Introduction Hepatitis B virus (HBV) infection is an endemic in many Asian countries, and among the major routes of transmission, transfusion is the one that should be prevented. Occult HBV infection (OBI) is defined as the presence of HBV DNA in the absence of detectable HBsAg, with or without anti-HBV antibodies. The aim of this study was to detect the prevalence of anti-HBc total antibodies among the HB surface antigen (HBsAg) negative individuals by way of enzyme-linked immunosorbent assay (ELISA), and detect the presence of HBV DNA among the anti-HBc seropositives by polymerase chain reaction (PCR). Anti-HBs among the HBV DNA positives were also found out by enzyme-linked fluorescent assay (ELFA).

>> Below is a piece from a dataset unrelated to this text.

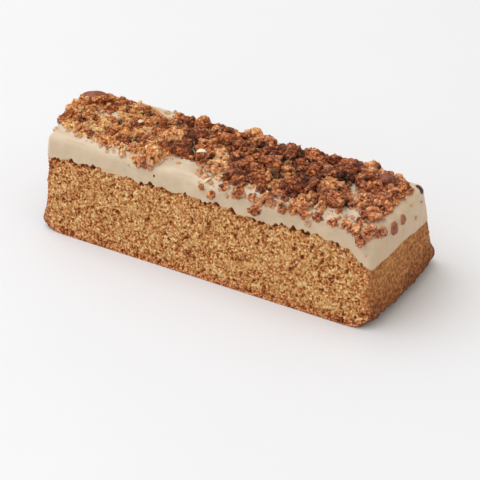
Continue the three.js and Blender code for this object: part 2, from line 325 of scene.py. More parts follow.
def rolled_band(name, around, up, place):
    """A grid of around by up squares, rolled by place(u, v), welded, and closed at both rims."""
    bm, flat = unit_grid(around, up)
    for vert, point in zip(bm.verts, place(flat[:, 0], flat[:, 1]) * MM):
        vert.co = point
    bmesh.ops.remove_doubles(bm, verts=bm.verts, dist=WELD_DISTANCE * MM)
    bmesh.ops.holes_fill(bm, edges=[edge for edge in bm.edges if edge.is_boundary])
    bmesh.ops.recalc_face_normals(bm, faces=bm.faces)
    return finished_object(name, bm)


def read_points(mesh):
    """Points and normals of a mesh, points in millimetres."""
    points = np.empty(len(mesh.vertices) * 3)
    normals = np.empty(len(mesh.vertices) * 3)
    mesh.vertices.foreach_get("co", points)
    mesh.vertex_normals.foreach_get("vector", normals)
    return points.reshape(-1, 3) / MM, normals.reshape(-1, 3)


def write_points(mesh, points):
    mesh.vertices.foreach_set("co", (points * MM).ravel())
    mesh.update()


def write_value(mesh, name, values):
    """Keeps one number for each point, for a material to read."""
    attribute = mesh.attributes.new(name, "FLOAT", "POINT")
    attribute.data.foreach_set("value", np.asarray(values, dtype=np.float32))


def share_round(points):
    """The u of points that lie on or near the bar's walls, worked out a block at a time."""
    steps = np.linspace(0, 1, PATH_STEPS, endpoint=False)
    path = outline(steps, np.full_like(steps, EDGE_LEVEL), 0.0)[:, :2]
    shares = []
    for start in range(0, len(points), PATH_BLOCK):
        away = points[start:start + PATH_BLOCK, None, :2] - path[None]
        shares.append(steps[(away ** 2).sum(axis=2).argmin(axis=1)])
    return np.concatenate(shares)


# %% [markdown]
# ## The sponge
# On the real cake the long faces are cut, so they show the inside: pale grains of crumb under a
# millimetre wide, with red-brown gaps between them. The ends and the foot are baked skin, closed
# and darker, with a rough, bulging foot. The band is one mesh, and the direction that a point
# faces decides how much crumb relief it gets. Cells and three noises make the grains, and pores
# are sunk under the coat's notches.

# %% Sponge mesh
SPONGE_AROUND = 1010
SPONGE_UP = 90
SHOWN_ROWS = 0.93
ROWS_UNDER_EDGE = 1.4
UNDER_COAT = 1.3
TUCK = (0.2, 1.8)


def sponge_place(u, v):
    edge = smooth_edge(u)
    shown_top = edge + ROWS_UNDER_EDGE
    shown = shown_top * np.minimum(v / SHOWN_ROWS, 1) ** 1.1
    hidden = (SPONGE_TOP - shown_top) * np.clip((v - SHOWN_ROWS) / (1 - SHOWN_ROWS), 0, 1)
    z = shown + hidden
    tuck = step_between(z, edge + TUCK[0], edge + TUCK[1])
    return outline(u, z, -UNDER_COAT * tuck)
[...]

Materials and Methods A total of 910 serum samples was subjected to initial screening for HBsAg by MERILISA HBsAg ELISA kits. The anti-HB core (HBc) total antibody titer was evaluated using MONOLISA ELISA (Biorad) kits. If found negative, the samples were discarded. If found positive, the samples underwent HBV DNA testing by nested PCR. Antibody to hepatitis B surface antigen (anti-HBs) was calculated among the DNA positives by ELFA.
Results A total of 133 samples were positive for anti-HBC total antibody, resulting in an overall prevalence of 14.6%. Overall prevalence of HBV DNA among the anti-HBc seropositives was 2.2%.
Conclusion Among the three HBV DNA positive patients, two belonged to the preoperative screening group, which is an alarming situation. Screening of blood for HBsAg has reduced the incidence of posttransfusion hepatitis, but HBV still remains the major source of transfusion transmitted infection in India.